▸ WHAT IS ASKED: Will you give the material below again, every line exactly as it is?

▸ RECORDED INFORMATION:
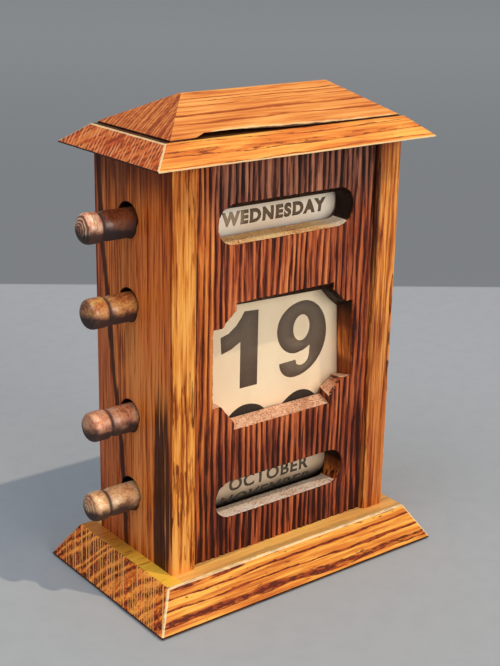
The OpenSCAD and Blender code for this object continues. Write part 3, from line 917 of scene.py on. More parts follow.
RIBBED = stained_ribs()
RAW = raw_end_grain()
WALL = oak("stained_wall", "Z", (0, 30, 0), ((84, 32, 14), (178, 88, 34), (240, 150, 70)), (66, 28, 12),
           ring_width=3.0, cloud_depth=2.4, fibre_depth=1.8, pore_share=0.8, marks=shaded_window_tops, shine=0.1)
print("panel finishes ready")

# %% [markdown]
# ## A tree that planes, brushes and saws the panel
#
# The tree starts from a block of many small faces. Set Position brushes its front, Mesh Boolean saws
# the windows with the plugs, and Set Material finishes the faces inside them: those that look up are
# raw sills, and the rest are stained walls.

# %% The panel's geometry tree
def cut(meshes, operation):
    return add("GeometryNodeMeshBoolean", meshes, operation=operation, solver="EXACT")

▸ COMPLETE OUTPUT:
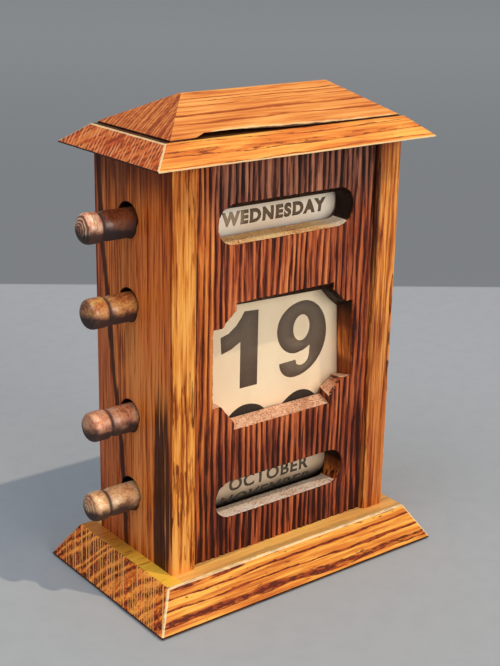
The OpenSCAD and Blender code for this object continues. Write part 3, from line 917 of scene.py on. More parts follow.
RIBBED = stained_ribs()
RAW = raw_end_grain()
WALL = oak("stained_wall", "Z", (0, 30, 0), ((84, 32, 14), (178, 88, 34), (240, 150, 70)), (66, 28, 12),
           ring_width=3.0, cloud_depth=2.4, fibre_depth=1.8, pore_share=0.8, marks=shaded_window_tops, shine=0.1)
print("panel finishes ready")

# %% [markdown]
# ## A tree that planes, brushes and saws the panel
#
# The tree starts from a block of many small faces. Set Position brushes its front, Mesh Boolean saws
# the windows with the plugs, and Set Material finishes the faces inside them: those that look up are
# raw sills, and the rest are stained walls.

# %% The panel's geometry tree
def cut(meshes, operation):
    return add("GeometryNodeMeshBoolean", meshes, operation=operation, solver="EXACT")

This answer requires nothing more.